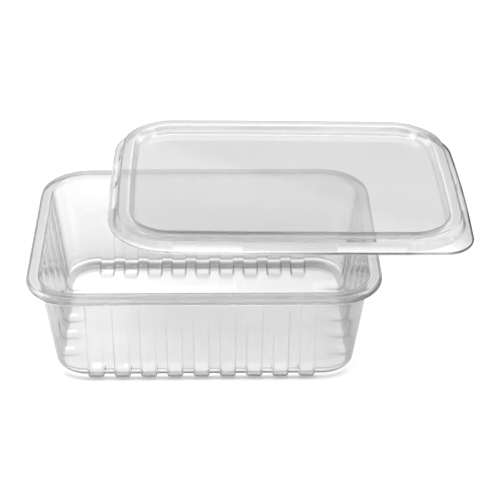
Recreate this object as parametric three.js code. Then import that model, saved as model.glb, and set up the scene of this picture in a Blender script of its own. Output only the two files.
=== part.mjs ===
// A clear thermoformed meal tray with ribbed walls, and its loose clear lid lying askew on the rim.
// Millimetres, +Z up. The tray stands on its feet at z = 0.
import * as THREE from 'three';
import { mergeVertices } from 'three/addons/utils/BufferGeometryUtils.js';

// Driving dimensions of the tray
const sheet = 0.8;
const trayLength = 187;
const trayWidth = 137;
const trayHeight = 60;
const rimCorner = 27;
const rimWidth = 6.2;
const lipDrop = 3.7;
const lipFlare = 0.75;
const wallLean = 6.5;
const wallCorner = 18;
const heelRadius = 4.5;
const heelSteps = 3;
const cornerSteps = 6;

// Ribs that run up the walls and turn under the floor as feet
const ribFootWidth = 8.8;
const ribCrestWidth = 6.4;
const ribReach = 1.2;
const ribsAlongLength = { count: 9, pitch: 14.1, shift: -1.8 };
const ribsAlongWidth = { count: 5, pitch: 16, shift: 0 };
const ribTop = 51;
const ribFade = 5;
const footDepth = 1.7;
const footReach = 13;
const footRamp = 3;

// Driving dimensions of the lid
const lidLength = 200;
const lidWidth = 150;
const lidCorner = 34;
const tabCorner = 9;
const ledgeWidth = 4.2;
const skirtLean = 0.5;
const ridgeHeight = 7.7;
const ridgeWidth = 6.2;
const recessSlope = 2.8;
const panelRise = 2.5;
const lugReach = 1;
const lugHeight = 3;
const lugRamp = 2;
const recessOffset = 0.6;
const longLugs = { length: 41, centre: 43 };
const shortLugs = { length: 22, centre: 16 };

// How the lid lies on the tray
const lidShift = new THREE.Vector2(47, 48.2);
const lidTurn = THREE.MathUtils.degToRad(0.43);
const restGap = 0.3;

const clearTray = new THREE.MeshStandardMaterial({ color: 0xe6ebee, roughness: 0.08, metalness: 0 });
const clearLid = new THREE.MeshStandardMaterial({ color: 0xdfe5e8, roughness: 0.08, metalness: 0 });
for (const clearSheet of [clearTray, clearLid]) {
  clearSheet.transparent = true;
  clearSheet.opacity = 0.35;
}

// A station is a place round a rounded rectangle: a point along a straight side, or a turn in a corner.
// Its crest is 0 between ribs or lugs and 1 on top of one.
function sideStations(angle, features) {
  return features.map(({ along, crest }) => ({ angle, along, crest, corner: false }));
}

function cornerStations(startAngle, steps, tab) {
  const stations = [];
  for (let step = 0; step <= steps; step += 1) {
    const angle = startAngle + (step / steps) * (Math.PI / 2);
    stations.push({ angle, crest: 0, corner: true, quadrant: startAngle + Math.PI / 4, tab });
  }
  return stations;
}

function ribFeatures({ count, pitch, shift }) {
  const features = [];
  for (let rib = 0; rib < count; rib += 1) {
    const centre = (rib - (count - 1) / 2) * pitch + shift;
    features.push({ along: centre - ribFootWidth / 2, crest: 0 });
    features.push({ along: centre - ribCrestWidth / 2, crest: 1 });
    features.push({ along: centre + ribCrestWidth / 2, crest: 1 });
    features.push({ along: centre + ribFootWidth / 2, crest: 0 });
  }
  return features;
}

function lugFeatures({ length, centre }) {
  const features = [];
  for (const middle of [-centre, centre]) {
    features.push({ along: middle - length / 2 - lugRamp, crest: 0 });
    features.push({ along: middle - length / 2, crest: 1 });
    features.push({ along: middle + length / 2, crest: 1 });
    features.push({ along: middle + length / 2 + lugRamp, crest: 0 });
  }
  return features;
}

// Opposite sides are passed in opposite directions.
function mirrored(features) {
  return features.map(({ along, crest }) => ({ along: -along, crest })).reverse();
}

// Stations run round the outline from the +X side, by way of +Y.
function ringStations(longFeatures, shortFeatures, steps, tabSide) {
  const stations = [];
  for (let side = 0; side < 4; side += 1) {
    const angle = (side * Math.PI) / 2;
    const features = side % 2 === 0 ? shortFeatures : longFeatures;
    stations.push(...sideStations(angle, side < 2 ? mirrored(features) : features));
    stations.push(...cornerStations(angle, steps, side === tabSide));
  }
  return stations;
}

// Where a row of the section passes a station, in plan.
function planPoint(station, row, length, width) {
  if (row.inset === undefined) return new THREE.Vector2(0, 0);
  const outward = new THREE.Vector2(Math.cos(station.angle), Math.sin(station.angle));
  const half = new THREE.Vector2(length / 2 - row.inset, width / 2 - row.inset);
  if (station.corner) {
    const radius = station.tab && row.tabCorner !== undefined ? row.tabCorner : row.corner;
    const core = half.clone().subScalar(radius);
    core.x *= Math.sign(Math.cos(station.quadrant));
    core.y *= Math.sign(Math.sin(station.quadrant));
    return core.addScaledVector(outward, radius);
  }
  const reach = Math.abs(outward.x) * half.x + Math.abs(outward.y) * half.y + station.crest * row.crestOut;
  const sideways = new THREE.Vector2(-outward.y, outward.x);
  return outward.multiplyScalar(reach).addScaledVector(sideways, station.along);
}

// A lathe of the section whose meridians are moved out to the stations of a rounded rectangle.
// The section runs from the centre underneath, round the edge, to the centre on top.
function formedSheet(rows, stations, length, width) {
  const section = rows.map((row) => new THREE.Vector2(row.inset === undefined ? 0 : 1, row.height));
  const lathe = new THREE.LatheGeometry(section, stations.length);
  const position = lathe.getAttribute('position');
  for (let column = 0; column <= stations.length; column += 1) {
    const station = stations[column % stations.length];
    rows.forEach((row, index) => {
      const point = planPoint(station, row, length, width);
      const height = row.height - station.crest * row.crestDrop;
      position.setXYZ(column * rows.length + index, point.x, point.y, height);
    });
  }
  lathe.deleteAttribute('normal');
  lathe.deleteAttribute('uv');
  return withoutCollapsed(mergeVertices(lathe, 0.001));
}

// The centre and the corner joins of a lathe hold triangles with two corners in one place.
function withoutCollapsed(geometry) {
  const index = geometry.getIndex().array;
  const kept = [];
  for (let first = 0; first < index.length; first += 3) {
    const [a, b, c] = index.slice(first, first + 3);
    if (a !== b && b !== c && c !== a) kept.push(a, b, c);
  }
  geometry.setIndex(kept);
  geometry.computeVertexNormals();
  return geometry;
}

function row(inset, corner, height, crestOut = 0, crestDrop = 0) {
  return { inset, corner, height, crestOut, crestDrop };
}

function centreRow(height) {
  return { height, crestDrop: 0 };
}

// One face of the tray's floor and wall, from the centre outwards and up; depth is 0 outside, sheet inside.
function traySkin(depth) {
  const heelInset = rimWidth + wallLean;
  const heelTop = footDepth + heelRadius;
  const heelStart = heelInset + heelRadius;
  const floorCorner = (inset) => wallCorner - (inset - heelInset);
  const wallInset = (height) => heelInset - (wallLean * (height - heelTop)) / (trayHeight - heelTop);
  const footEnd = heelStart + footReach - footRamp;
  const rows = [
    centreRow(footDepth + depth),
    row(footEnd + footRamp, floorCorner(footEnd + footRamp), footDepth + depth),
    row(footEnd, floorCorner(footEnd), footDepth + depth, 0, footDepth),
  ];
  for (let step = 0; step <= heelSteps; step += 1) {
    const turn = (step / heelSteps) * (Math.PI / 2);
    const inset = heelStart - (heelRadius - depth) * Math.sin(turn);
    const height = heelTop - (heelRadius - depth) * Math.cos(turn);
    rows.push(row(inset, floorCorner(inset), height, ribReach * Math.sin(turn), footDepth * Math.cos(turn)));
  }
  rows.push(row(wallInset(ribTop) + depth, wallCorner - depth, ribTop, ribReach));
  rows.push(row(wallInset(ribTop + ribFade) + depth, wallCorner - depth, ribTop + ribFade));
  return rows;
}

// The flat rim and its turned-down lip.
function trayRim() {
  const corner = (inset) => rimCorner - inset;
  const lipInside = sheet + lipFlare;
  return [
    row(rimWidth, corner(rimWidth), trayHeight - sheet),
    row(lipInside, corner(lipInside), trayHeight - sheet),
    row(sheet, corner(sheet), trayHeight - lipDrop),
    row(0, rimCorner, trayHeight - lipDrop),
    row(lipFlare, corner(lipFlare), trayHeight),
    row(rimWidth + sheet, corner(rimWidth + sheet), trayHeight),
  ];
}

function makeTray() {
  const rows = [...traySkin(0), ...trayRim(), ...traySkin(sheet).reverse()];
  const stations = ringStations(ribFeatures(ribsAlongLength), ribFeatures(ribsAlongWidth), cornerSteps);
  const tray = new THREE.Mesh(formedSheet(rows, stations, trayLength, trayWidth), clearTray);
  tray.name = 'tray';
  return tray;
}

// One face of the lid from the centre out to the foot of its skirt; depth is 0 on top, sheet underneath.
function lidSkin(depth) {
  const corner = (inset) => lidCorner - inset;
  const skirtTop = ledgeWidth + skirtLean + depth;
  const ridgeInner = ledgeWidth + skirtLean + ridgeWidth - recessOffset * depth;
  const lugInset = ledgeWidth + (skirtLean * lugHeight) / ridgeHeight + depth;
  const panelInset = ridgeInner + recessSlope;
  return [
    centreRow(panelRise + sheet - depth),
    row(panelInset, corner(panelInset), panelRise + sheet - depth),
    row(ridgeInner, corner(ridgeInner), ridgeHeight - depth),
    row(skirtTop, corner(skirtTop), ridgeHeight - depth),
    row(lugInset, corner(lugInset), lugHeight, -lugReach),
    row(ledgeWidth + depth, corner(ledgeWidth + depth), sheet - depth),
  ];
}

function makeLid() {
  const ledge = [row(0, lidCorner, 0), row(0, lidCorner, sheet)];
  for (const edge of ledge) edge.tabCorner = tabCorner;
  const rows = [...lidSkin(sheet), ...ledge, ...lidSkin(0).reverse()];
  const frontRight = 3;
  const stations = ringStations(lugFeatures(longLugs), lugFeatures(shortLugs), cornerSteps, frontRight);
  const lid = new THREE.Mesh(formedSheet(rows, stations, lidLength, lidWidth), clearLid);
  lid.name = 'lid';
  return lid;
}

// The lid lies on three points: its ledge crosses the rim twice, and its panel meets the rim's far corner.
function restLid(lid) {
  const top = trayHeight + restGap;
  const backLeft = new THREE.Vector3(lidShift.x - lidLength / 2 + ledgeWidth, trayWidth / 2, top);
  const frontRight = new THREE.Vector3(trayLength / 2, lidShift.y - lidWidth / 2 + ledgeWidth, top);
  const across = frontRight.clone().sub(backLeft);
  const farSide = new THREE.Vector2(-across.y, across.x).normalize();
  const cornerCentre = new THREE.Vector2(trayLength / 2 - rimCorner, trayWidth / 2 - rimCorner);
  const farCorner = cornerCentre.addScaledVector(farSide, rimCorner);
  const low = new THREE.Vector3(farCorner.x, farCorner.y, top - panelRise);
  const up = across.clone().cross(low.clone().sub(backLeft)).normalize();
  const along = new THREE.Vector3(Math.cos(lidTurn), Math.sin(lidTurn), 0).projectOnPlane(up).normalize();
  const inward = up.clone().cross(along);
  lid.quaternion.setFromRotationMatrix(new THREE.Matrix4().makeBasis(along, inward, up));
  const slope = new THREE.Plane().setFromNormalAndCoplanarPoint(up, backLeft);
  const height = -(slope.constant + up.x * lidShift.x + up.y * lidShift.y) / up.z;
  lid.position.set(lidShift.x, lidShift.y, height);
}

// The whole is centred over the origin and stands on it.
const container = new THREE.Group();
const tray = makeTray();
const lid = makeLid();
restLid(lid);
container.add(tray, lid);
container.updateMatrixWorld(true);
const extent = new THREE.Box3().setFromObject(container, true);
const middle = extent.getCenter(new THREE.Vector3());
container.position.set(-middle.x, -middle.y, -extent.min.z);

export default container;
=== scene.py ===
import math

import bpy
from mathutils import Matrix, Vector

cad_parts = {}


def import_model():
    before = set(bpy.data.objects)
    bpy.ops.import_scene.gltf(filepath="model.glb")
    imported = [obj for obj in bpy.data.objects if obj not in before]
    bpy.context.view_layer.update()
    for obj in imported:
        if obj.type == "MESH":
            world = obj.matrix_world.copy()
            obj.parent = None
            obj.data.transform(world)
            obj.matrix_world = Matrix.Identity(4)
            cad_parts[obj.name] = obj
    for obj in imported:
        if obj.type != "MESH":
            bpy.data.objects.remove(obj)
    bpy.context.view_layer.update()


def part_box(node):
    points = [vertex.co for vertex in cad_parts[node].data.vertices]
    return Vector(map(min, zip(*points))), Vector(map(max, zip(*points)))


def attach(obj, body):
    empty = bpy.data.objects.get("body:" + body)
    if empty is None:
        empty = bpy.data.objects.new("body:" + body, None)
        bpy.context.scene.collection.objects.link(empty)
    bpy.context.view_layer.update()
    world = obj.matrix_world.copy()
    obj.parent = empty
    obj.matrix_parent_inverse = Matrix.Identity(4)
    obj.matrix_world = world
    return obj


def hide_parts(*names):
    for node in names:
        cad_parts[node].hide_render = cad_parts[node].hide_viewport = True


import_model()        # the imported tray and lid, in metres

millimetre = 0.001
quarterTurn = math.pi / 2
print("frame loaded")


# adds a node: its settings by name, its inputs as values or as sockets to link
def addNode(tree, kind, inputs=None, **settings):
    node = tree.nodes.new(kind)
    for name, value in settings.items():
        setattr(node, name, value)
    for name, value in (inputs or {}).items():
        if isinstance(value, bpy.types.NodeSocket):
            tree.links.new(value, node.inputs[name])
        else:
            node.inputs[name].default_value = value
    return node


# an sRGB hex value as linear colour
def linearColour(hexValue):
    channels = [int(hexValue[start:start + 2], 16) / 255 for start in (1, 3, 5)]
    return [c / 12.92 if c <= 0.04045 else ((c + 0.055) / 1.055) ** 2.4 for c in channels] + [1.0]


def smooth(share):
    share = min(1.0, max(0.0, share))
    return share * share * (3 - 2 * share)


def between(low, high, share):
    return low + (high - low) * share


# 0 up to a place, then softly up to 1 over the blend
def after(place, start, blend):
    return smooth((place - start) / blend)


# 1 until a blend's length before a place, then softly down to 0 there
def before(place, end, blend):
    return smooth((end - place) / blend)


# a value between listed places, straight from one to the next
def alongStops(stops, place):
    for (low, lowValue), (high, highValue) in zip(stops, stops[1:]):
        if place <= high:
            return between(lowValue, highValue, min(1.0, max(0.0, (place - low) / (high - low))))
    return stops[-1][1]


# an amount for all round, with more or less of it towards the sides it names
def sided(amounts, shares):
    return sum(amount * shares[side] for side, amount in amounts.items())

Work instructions
Begin at the line containing "stands on it.", end at the line containing "cad_parts[node].hide_render = cad_parts[node].hide_viewport", and reproduce every line in that range exactly, both ends included.

The answer
// The whole is centred over the origin and stands on it.
const container = new THREE.Group();
const tray = makeTray();
const lid = makeLid();
restLid(lid);
container.add(tray, lid);
container.updateMatrixWorld(true);
const extent = new THREE.Box3().setFromObject(container, true);
const middle = extent.getCenter(new THREE.Vector3());
container.position.set(-middle.x, -middle.y, -extent.min.z);

export default container;
=== scene.py ===
import math

import bpy
from mathutils import Matrix, Vector

cad_parts = {}


def import_model():
    before = set(bpy.data.objects)
    bpy.ops.import_scene.gltf(filepath="model.glb")
    imported = [obj for obj in bpy.data.objects if obj not in before]
    bpy.context.view_layer.update()
    for obj in imported:
        if obj.type == "MESH":
            world = obj.matrix_world.copy()
            obj.parent = None
            obj.data.transform(world)
            obj.matrix_world = Matrix.Identity(4)
            cad_parts[obj.name] = obj
    for obj in imported:
        if obj.type != "MESH":
            bpy.data.objects.remove(obj)
    bpy.context.view_layer.update()


def part_box(node):
    points = [vertex.co for vertex in cad_parts[node].data.vertices]
    return Vector(map(min, zip(*points))), Vector(map(max, zip(*points)))


def attach(obj, body):
    empty = bpy.data.objects.get("body:" + body)
    if empty is None:
        empty = bpy.data.objects.new("body:" + body, None)
        bpy.context.scene.collection.objects.link(empty)
    bpy.context.view_layer.update()
    world = obj.matrix_world.copy()
    obj.parent = empty
    obj.matrix_parent_inverse = Matrix.Identity(4)
    obj.matrix_world = world
    return obj


def hide_parts(*names):
    for node in names:
        cad_parts[node].hide_render = cad_parts[node].hide_viewport = True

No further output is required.